◆ **Task objective**
Repeat the whole of the data, keeping every detail the same.

◆ **Provided data**
>> BEGIN

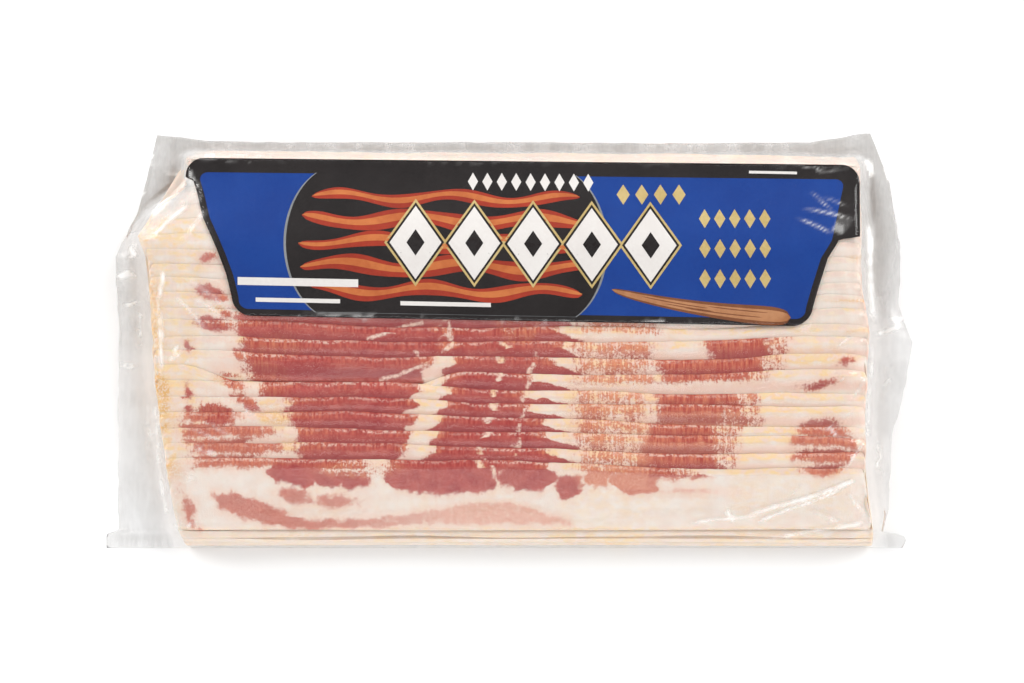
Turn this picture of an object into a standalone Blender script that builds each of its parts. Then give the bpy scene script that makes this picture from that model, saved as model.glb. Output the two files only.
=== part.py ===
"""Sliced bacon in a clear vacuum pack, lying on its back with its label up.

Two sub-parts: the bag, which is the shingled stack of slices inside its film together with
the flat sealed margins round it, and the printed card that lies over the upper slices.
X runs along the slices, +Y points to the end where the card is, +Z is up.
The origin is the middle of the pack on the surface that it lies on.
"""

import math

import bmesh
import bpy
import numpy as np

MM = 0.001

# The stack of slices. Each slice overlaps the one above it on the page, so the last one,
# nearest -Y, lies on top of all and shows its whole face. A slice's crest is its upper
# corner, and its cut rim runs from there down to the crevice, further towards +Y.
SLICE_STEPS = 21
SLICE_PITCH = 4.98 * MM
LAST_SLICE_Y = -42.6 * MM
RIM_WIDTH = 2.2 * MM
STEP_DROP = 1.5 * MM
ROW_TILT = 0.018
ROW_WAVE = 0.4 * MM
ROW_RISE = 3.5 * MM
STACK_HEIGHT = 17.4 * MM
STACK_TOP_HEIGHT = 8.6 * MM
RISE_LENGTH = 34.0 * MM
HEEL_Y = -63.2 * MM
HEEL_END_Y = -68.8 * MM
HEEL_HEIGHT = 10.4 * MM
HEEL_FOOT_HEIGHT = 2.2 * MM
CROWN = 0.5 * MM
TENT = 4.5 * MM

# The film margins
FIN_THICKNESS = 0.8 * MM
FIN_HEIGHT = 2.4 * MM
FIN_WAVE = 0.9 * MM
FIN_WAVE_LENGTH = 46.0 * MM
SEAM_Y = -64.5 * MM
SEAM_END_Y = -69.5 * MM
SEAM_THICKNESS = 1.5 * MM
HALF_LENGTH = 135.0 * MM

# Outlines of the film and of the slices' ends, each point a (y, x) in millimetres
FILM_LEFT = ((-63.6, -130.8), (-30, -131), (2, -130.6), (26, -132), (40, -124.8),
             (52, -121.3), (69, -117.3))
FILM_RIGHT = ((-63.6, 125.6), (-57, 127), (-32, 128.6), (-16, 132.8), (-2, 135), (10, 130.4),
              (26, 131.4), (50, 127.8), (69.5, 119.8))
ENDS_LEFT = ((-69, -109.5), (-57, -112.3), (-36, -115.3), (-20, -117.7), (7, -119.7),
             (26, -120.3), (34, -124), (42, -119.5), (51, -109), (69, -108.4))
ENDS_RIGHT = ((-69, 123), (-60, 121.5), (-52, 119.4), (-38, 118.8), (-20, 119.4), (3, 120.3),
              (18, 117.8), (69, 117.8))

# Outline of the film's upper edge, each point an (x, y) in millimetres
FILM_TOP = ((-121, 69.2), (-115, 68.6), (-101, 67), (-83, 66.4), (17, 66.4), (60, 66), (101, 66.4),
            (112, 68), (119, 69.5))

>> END

◆ **Task result**
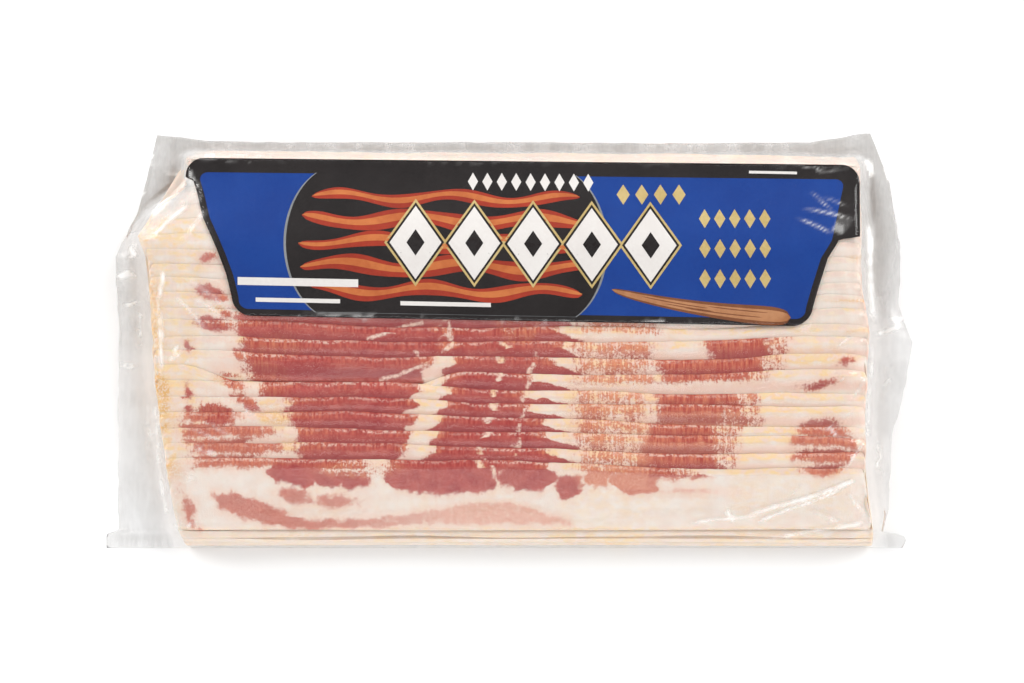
Turn this picture of an object into a standalone Blender script that builds each of its parts. Then give the bpy scene script that makes this picture from that model, saved as model.glb. Output the two files only.
=== part.py ===
"""Sliced bacon in a clear vacuum pack, lying on its back with its label up.

Two sub-parts: the bag, which is the shingled stack of slices inside its film together with
the flat sealed margins round it, and the printed card that lies over the upper slices.
X runs along the slices, +Y points to the end where the card is, +Z is up.
The origin is the middle of the pack on the surface that it lies on.
"""

import math

import bmesh
import bpy
import numpy as np

MM = 0.001

# The stack of slices. Each slice overlaps the one above it on the page, so the last one,
# nearest -Y, lies on top of all and shows its whole face. A slice's crest is its upper
# corner, and its cut rim runs from there down to the crevice, further towards +Y.
SLICE_STEPS = 21
SLICE_PITCH = 4.98 * MM
LAST_SLICE_Y = -42.6 * MM
RIM_WIDTH = 2.2 * MM
STEP_DROP = 1.5 * MM
ROW_TILT = 0.018
ROW_WAVE = 0.4 * MM
ROW_RISE = 3.5 * MM
STACK_HEIGHT = 17.4 * MM
STACK_TOP_HEIGHT = 8.6 * MM
RISE_LENGTH = 34.0 * MM
HEEL_Y = -63.2 * MM
HEEL_END_Y = -68.8 * MM
HEEL_HEIGHT = 10.4 * MM
HEEL_FOOT_HEIGHT = 2.2 * MM
CROWN = 0.5 * MM
TENT = 4.5 * MM

# The film margins
FIN_THICKNESS = 0.8 * MM
FIN_HEIGHT = 2.4 * MM
FIN_WAVE = 0.9 * MM
FIN_WAVE_LENGTH = 46.0 * MM
SEAM_Y = -64.5 * MM
SEAM_END_Y = -69.5 * MM
SEAM_THICKNESS = 1.5 * MM
HALF_LENGTH = 135.0 * MM

# Outlines of the film and of the slices' ends, each point a (y, x) in millimetres
FILM_LEFT = ((-63.6, -130.8), (-30, -131), (2, -130.6), (26, -132), (40, -124.8),
             (52, -121.3), (69, -117.3))
FILM_RIGHT = ((-63.6, 125.6), (-57, 127), (-32, 128.6), (-16, 132.8), (-2, 135), (10, 130.4),
              (26, 131.4), (50, 127.8), (69.5, 119.8))
ENDS_LEFT = ((-69, -109.5), (-57, -112.3), (-36, -115.3), (-20, -117.7), (7, -119.7),
             (26, -120.3), (34, -124), (42, -119.5), (51, -109), (69, -108.4))
ENDS_RIGHT = ((-69, 123), (-60, 121.5), (-52, 119.4), (-38, 118.8), (-20, 119.4), (3, 120.3),
              (18, 117.8), (69, 117.8))

# Outline of the film's upper edge, each point an (x, y) in millimetres
FILM_TOP = ((-121, 69.2), (-115, 68.6), (-101, 67), (-83, 66.4), (17, 66.4), (60, 66), (101, 66.4),
            (112, 68), (119, 69.5))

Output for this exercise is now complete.